Ideas religiosas igual de intransigentes y un tanto utópicas no dejan de aparecer en el libro: el pecado mayor cometido por los habitantes de la capital es la avaricia, el afán de comerciar y sacar los mayores beneficios posibles a costa de todo. Una crítica directa contra la muy mercantil Inglaterra pero, me temo, con poco sentido en nuestros días.
Lo mismo puede decirse de la defensa acérrima del trabajo duro y la crítica feroz a la holganza, vista como el segundo de los grandes pecados del mundo. Esta es una idea muy protestante y muy victoriana (Kingsley, por ejemplo, incide en lo mismo en “Los niños del agua”) pero, de nuevo, un mensaje totalmente demode es estos tiempos de apología del hedonismo.
En cualquier caso, la visión triste y desesperanzada de la vida que presenta MacDonald (probablemente fruto de la muerte de alguno de sus hijos cuando todavía eran niños) acaba culminando en las últimas páginas del libro. Es cierto que Curdie y la princesa triunfan y reinan felices sobre el país, pero mueren sin hijos y la nueva monarquía acaba cometiendo los mismos errores del pasado y, esta vez, es castigada con cruel e inusitada dureza.
En cuanto a la influencia sobre Tolkien, el viejo profesor me perdone pero es muy evidente. Hay una clara influencia de orden moral y religioso (el católico Tolkien se pondría de los nervios con esta afirmación) reflejada en la defensa a ultranza de la redención aunque esta cueste sudar sangre (ahí esta Gollum), y en la crítica absoluta hacia la avaricia (el destino de la capital del reino y su corrupto último monarca recuerda un tanto a la destrucción de la ciudad del lago y la muerte de su gobernador en el “Hobbit”, en el mismo sentido está la figura de Smaug y Thorin “Escudo de Roble” muertos por la avaricia).

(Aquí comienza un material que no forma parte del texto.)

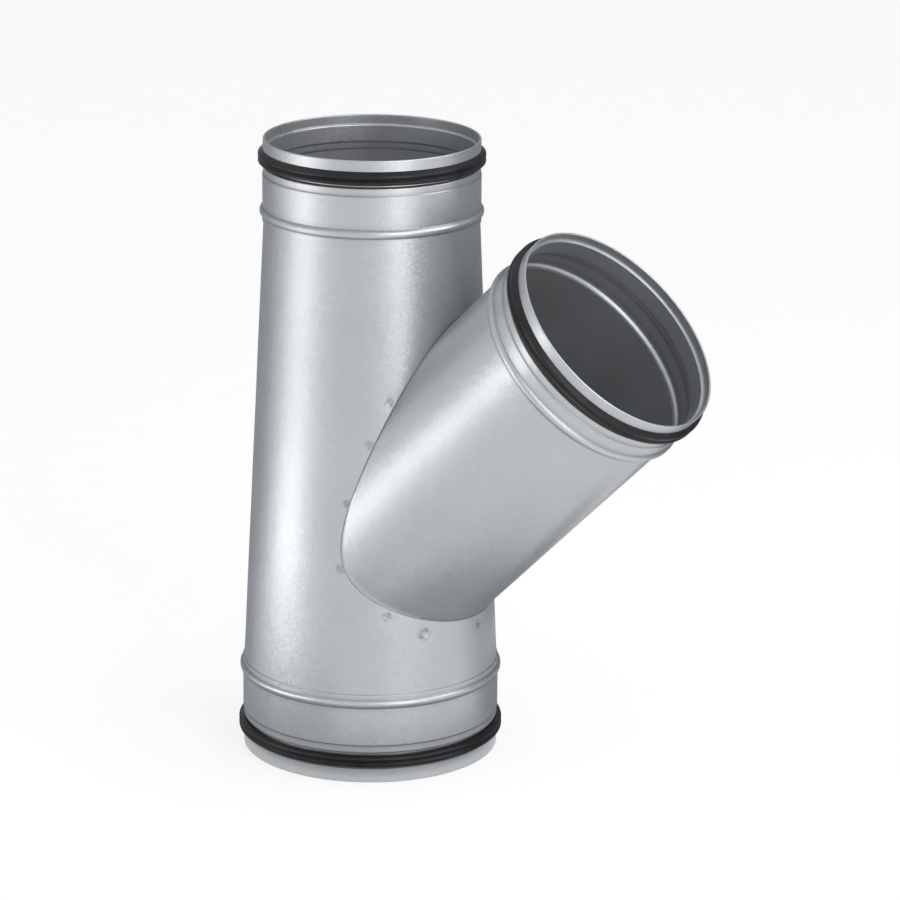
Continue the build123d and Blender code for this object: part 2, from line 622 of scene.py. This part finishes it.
def tube_mesh():
    """The branch's sheet: the flange along the inside of the body, its bend and the tube."""
    under = sheet + lap_gap
    reach = foot_reach(flange_width)
    columns = ring_columns
    outer = []
    inner = []
    for row in range(flange_rows):
        share = row / flange_rows
        for column in range(columns):
            angle = 2 * math.pi * column / columns
            wide = oval(*reach, angle)
            near = oval(tube_radius, tube_radius, angle)
            across = wide[0] + (near[0] - wide[0]) * share
            aside = wide[1] + (near[1] - wide[1]) * share
            point = point_on_body(across, aside, under)
            outwards = Vector((point.x, point.y, 0)).normalized()
            outer.append(point)
            inner.append(point - outwards * sheet)
    for row in range(tube_rows + 1):
        for column in range(columns):
            angle = 2 * math.pi * column / columns
            for points, radius, depth in (
                (outer, tube_radius, under),
                (inner, tube_radius - sheet, under + sheet),
            ):
                foot = point_on_body(*oval(radius, radius, angle), depth)
                start = (foot - crossing).dot(branch_axis)
                along = start + (tube_length - start) * row / tube_rows
                point = tube_point(angle, radius, along)
                lift = ripple(point, min(along - start - 2 * under, tube_length - along))
                points.append(tube_point(angle, radius + lift, along))
    rows = flange_rows + tube_rows + 1
    faces = quads(rows, columns)
    count = len(outer)
    faces += [tuple(reversed([k + count for k in face])) for face in faces]
    last = (rows - 1) * columns
    for column in range(columns):
        right = (column + 1) % columns
        faces.append((right, column, column + count, right + count))
        faces.append((last + column, last + right, last + right + count, last + column + count))
    return outer + inner, faces


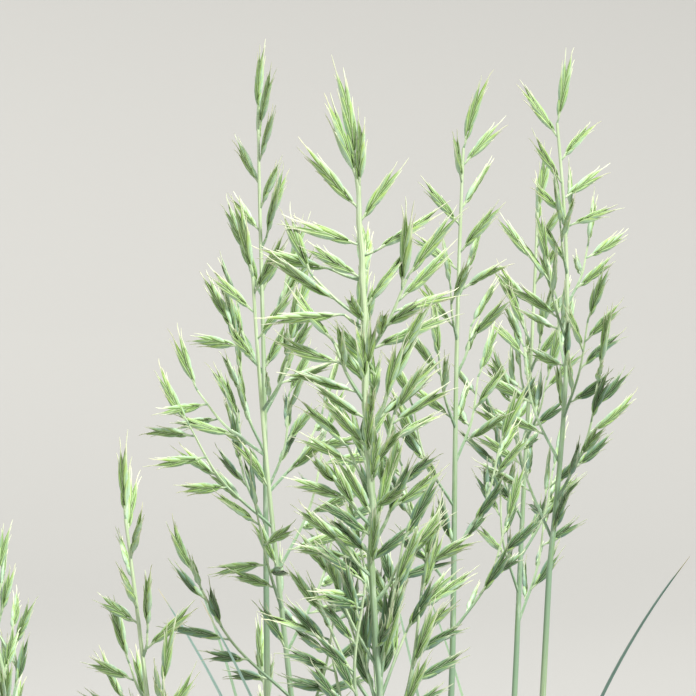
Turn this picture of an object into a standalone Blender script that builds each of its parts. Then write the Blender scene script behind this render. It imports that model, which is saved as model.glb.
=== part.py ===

Luego hay una serie de escenas y episodios que recuerdan a otros de la obra de Tolkien. Curdie escondido en la bodega del palacio del rey, invisible a todos, recuerda a Bilbo en las bodegas del reino élfico del Bosque Negro. El rey envenenado por sus sirvientes más fieles que se recupera y vence a sus enemigos en una última batalla recuerda bastante el drama de Theoden y Grima, "Lengua de Serpiente". La figura de la dama mágica intemporal, sabia e indescifrable nos lleva directamente a Galadriel. Igual que en el caso de “La princesa y los trasgos”, de donde se podrían sacar ejemplos parecido, Tolkien usó, consciente o inconscientemente, mucho de la obra de MacDonald, lo que en si mismo no es malo ni bueno, simplemente recordemos que ningún escritor actúa sólo si no que todos cabalgan “a hombros de gigantes”.
En cualquier caso, igual que recomiendo encarecidamente “La princesa y los trasgos” como un gran libro sin paliativos no puedo menos que hacer lo contrario con “La princesa y Curdie” una obra totalmente decepcionante.